Defendant now moves for arrest of judgment and/or a new trial for the sole reason that the suppression motion should have been granted. It is clear that if the motion to suppress should have been granted, the conviction could not stand, and similarly, if the motion was properly denied, the defendant is clearly guilty of all counts of the indictment.
At the suppression hearing the only contentions seriously pressed were in regard to the manner of executing the warrant in two respects. First, defendant contends that by the agent going first to the premises and asking defendant if the one weapon was still in defendant's possession after the search warrant was obtained constituted the search without so advising defendant. Second, defendant contends that the subsequent entry into the premises without informing the defendant before crossing the threshold that the purpose was to execute the search warrant made the search illegal.
Extensive discussion is unnecessary. The assertion in the suppression motion of lack of probable cause and insufficiency of the affidavit are clearly lacking in merit. The agent had actually been shown the one contraband weapon on the premises and advised of two others by the defendant prior to obtaining the warrant. Investigation showed that the guns were unregistered. Clearer "probable cause" would be hard to conceive. Likewise, the assertion of insufficiency of the supporting affidavit is totally lacking in merit. The special agent who had contacted the defendant clearly set forth the requisite and correct facts in the affidavit.
The manner of executing the warrant was valid. The agents who were executing the warrant advised defendant who they were before entering, and were admitted without objection by defendant. Immediately upon entering, defendant was informed that the agents had the search warrant, and he was given all requisite constitutional warnings before the search itself was conducted and before any contraband weapons were seized. To say under these circumstances that prior to crossing the threshold the agents should inform the defendant of the search warrant and give warnings, would be to impose unreasonable and unrealistic burdens and technicalities. There is law that police in possession of a search warrant cannot "break" in the door unless certain exceptional circumstances are present and police first have announced who they are and that they have a search warrant. Ker v. State of California, 374 U.S. 23, 83 S.Ct. 1623, 10 L.Ed.2d 726 (1962), cited in United States v. Tracy, 350 F.2d 658, 661 (3rd Cir. 1965). That method of entering the home may offend federal constitutional standards of reasonableness and vitiate the legality of the search. Ker at 38, 83 S.Ct. 1623. In this case there was no breaking in by the police. The FBI identified themselves and were admitted into the house by the defendant. The search was not undertaken until the defendant was told that the agents had a search warrant. The manner of entering here is easily distinguished from that referred to in the Ker case.
The contention that the agent by going to the premises and asking if defendant still had the one submachine gun, thereby constituted a search without advising of the search warrant, is equally incorrect. There was no search, merely a conversation with defendant.
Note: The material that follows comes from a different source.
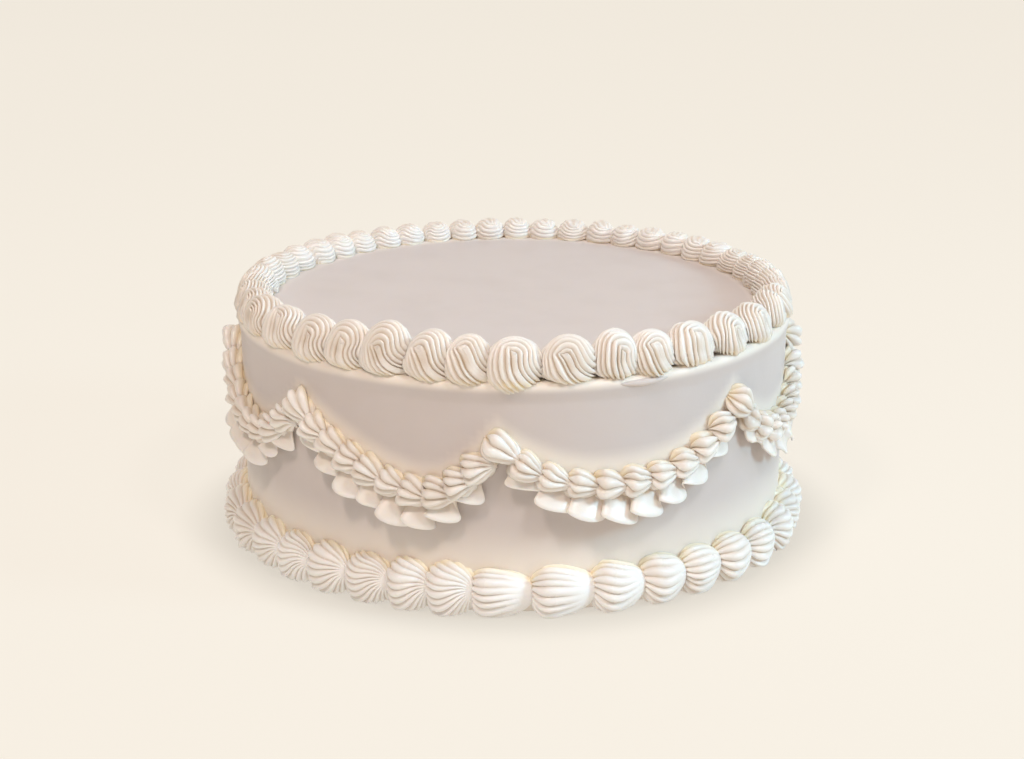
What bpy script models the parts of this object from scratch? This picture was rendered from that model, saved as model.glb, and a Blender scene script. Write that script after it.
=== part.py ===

No item was seized until the agents arrived and the defendant was advised that they had the search warrant. In addition, this intervening investigation did not prevent the warrant from being executed promptly. Rule 41(d) of the Federal Rules of Criminal Procedure requires only that the execution take place within ten days. The warrant in this case was obtained on January 15, 1971 and it was executed on January 17, 1971.
Finally, defendant's motion contended that the items seized were not properly identified in the warrant. Clearly three of the weapons; namely, one Thompson submachine gun, one German submachine gun, and a short barreled rifle (being any one of the three pistols with shoulder stocks seized) were identified in the warrant and were the basis of two of the five counts of the indictment. (Defendant was charged with a sawed-off shotgun, but not with any short barreled rifle). Thus Counts 1 and 3 are directly identifiable with weapons defined in the search warrant.
The weapons seized that were illegal, but not specifically defined in the search warrant, were properly seized. Although the agent may well have suspected that there would be found other contraband weapons, he may have had no "probable cause" to include other weapons in the list of items sought. In executing the warrant, the finding of other weapons that were illegal under the act, having previously ascertained that defendant had no such weapons properly registered for his possession, gave adequate grounds to seize these weapons. The law has long been that where agents are undertaking a proper search and they come upon property, not mentioned in the warrant, which is in the illegal custody of the party against whom the search is directed, it may be seized and used as evidence to prove even an unrelated crime. Harris v. United States, 331 U.S. 145, 154-155, 67 S.Ct. 1098, 91 L.Ed. 1399 (1947).
The search and seizure was valid, and the conviction based on the evidence was proper. The motions for a new trial and for judgment of acquittal are denied.